Labour Codes Reform refers to the consolidation of numerous central labour laws into four major codes covering wages, industrial relations, social security, and workplace safety. The goal is to simplify compliance and modernise employment regulation.
2. What are the four labour codes?
They are the Code on Wages, 2019; the Industrial Relations Code, 2020; the Code on Social Security, 2020; and the Occupational Safety, Health and Working Conditions Code, 2020. These codes replace and combine multiple earlier labour laws.
3. Has Labour Codes Reform been implemented?
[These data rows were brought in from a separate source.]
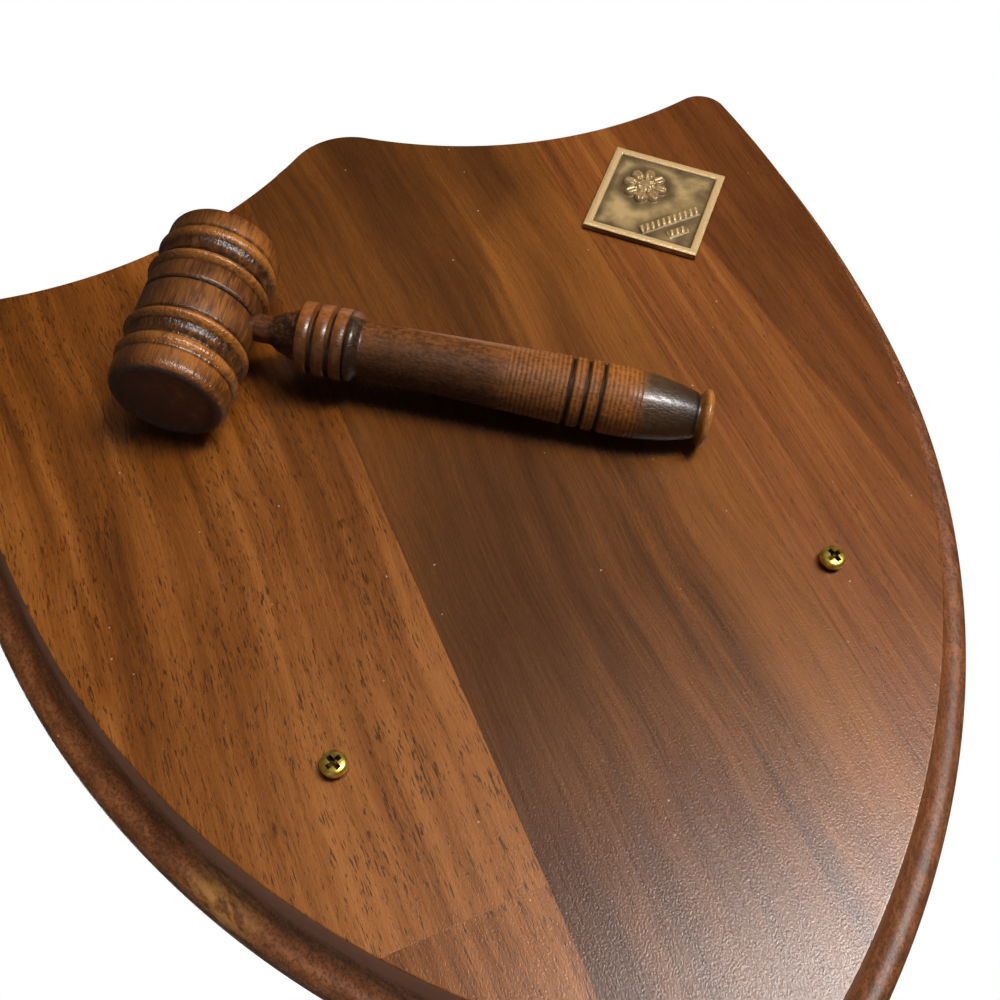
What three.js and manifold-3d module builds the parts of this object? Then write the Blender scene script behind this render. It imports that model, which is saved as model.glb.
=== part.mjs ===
// Presentation plaque: a shield-shaped walnut board with an ogee edge, carrying a small turned gavel,
// a square metal medallion set on its corner, and the two screws left from a missing nameplate.
// Millimetres. +Z runs up towards the shield's peak, +X to the right as seen from the front,
// and the show face looks along -Y. The back of the board lies on the plane y = 0.
import * as THREE from 'three';
import { mergeVertices } from 'three/addons/utils/BufferGeometryUtils.js';
import Module from 'manifold-3d';

// Board
const boardWidth = 228.6;
const boardHeight = 259.0;
const boardThickness = 19;
const flankRadius = 304.6;
const widestDrop = 65.2;
const flankEndAngle = THREE.MathUtils.degToRad(10.2);
const scoopRadius = 101.5;
const scoopOffset = 73.2;
const peakArrisRadius = 16.6;
const cornerArrisRadius = 7.0;
const tipArrisRadius = 2.4;
const backEasing = 0.8;

// Routed ogee edge: a cove under the face arris, then a round that meets the side wall
const coveWidth = 6.1;
const coveDepth = 9.9;
const roundWidth = 3.1;
const roundDepth = 3.2;

// Keyhole slot in the back, for a screw in the wall
const keyholeDrop = 48;
const keyholeTravel = 14;
const keyholeHeadWidth = 9.6;
const keyholeNeckWidth = 4.8;
const keyholeLip = 3.6;
const keyholeDepth = 9.6;

// Nameplate screws: the plate itself is missing
const screwSpacing = 111.1;
const screwRise = 90.3;
const screwSideShift = 1.2;
const screwTilt = THREE.MathUtils.degToRad(0.8);
const screwHeadRadius = 2.7;
const screwHeadHeight = 1.9;
const screwHeadBand = 0.5;
const screwProud = 1.1;
const screwShankRadius = 1.4;
const screwShankLength = 11;
const screwPointLength = 3;
const crossLength = 3.0;
const crossWidth = 0.8;
const crossDepth = 1.0;

// Medallion: a square plate standing on its corner, with a raised rim and a relief
const medallionSide = 29.1;
const medallionThickness = 1.6;
const medallionRim = 2.3;
const medallionFieldDepth = 0.6;
const medallionCornerRadius = 0.7;
const medallionInset = 44.9;
const medallionDrop = 62.2;
const medallionTilt = THREE.MathUtils.degToRad(1.5);
const rosetteRadius = 5.6;
const rosettePetals = 8;
const rosetteRise = 5.4;
const petalLength = 4.0;
const petalWidth = 2.7;
const petalHeight = 1.0;
const bossWidth = 4.5;
const bossHeight = 1.2;
const barHeight = 0.5;
const barThickness = 2.0;
const upperBarLength = 17.0;
const lowerBarLength = 6.0;
const upperBarDrop = 7.2;
const barPitch = 4.2;

// Gavel head, measured along its own axis from its middle
const gavelInset = 66.1;
const gavelDrop = 66.3;
const gavelAngle = THREE.MathUtils.degToRad(33.7);
const headHalfLength = 22.5;
const headShift = 1.5;
const headGrooveRadius = 12.3;
const headBarrelRadius = 13.0;
const headBeadRadius = 13.9;
const headRimBeadRadius = 13.6;
const headDrumRadius = 12.9;
const headCoveRadius = 12.4;
const headFaceRadius = 10.5;
const headFaceDish = 0.5;
const barrelEnd = 6.7;
const beadEnd = 9.5;
const coveEnd = 13.1;
const rimBeadEnd = 16.2;
const drumRounding = 2.4;
const grooveHalfWidth = 0.6;

// Gavel handle, measured from the head's axis. It enters the head at the groove round the barrel,
// which lies headShift from the head's middle.
const neckRadius = 3.1;
const neckEnd = 16.0;
const coneRadius = 5.9;
const ringStart = 23.0;
const ringRadius = 8.0;
const ringWidth = 2.8;
const ringGap = 1.1;
const ringCount = 3;
const ringGapDepth = 1.5;
const shoulderLength = 3.2;
const shaftStartRadius = 6.1;
const shaftSwellRadius = 7.8;
const swellAt = 86.6;
const lineCount = 3;
const linePitch = 3.45;
const lineWidth = 0.8;
const lineDepth = 0.5;
const taperStart = 93.6;
const taperEndRadius = 5.3;
const buttonStart = 112.1;
const buttonGap = 1.2;
const buttonNeckRadius = 4.9;
const buttonRadius = 6.5;
const buttonLength = 2.6;
const tenonLength = 10;

// Clearances
const fitGap = 0.3;
const restGap = 0.3;

// Facets
const headSegments = 32;
const handleSegments = 24;
const screwSegments = 16;
const keyholeSegments = 10;

const wasm = await Module();
wasm.setup();

// Closed three.js geometry to a solid that can be joined and cut
function toSolid(geometry) {
  const bare = geometry.clone();
  bare.deleteAttribute('normal');
  bare.deleteAttribute('uv');
  const merged = mergeVertices(bare, 1e-4);
  return new wasm.Manifold(new wasm.Mesh({
    numProp: 3,
    vertProperties: new Float32Array(merged.attributes.position.array),
    triVerts: new Uint32Array(merged.index.array),
  }));
}

function toGeometry(solid) {
  const mesh = solid.getMesh();
  const geometry = new THREE.BufferGeometry();
  geometry.setAttribute('position', new THREE.BufferAttribute(mesh.vertProperties, 3));
  geometry.setIndex(new THREE.BufferAttribute(mesh.triVerts, 1));
  geometry.computeVertexNormals();
  return geometry;
}

// Points of an arc with the outward normal of the board at each of them.
// side is 1 where the arc bulges out of the board and -1 where it scoops into it.
function arcPoints(centre, radius, from, to, steps, side) {
  const points = [];
  for (let i = 0; i < steps; i += 1) {
    const angle = from + (to - from) * i / steps;
    const direction = new THREE.Vector2(Math.cos(angle), Math.sin(angle));
    const point = direction.clone().multiplyScalar(radius).add(centre);
    points.push({ point, normal: direction.multiplyScalar(side) });
  }
  return points;
}

const angleTo = (from, to) => Math.atan2(to.y - from.y, to.x - from.x);

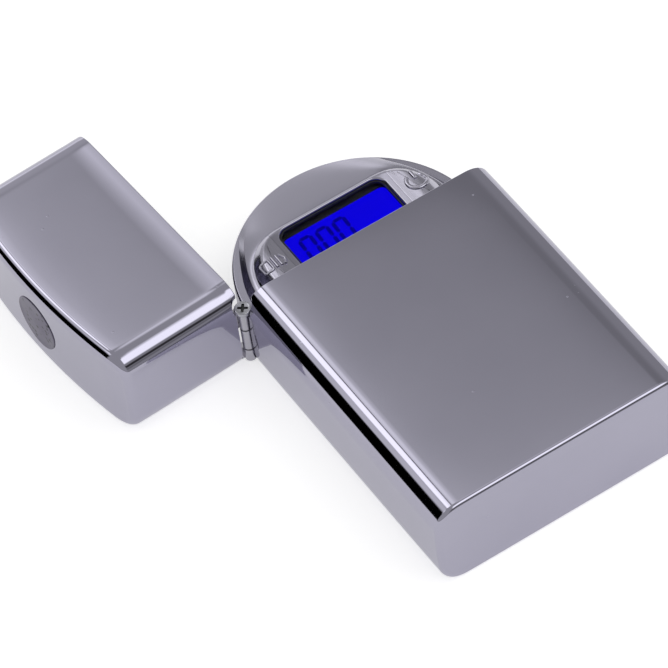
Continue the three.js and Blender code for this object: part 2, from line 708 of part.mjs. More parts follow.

Implementation has been phased and tied to notified rules. Official materials indicate enforcement activity from November 21, 2025, though the broader rollout has depended on central and state-level rulemaking.
4. How does Labour Codes Reform affect workers?
It can affect wage definitions, social security coverage, workplace conditions, grievance mechanisms, and industrial relations processes. The actual impact depends heavily on enforcement and how employers operationalise the new rules.
5. Why is Labour Codes Reform important for businesses?
Businesses are expected to benefit from simplified definitions, reduced legal overlap, digital compliance, and a more unified regulatory structure. That can lower compliance friction, though transition costs and interpretation issues remain.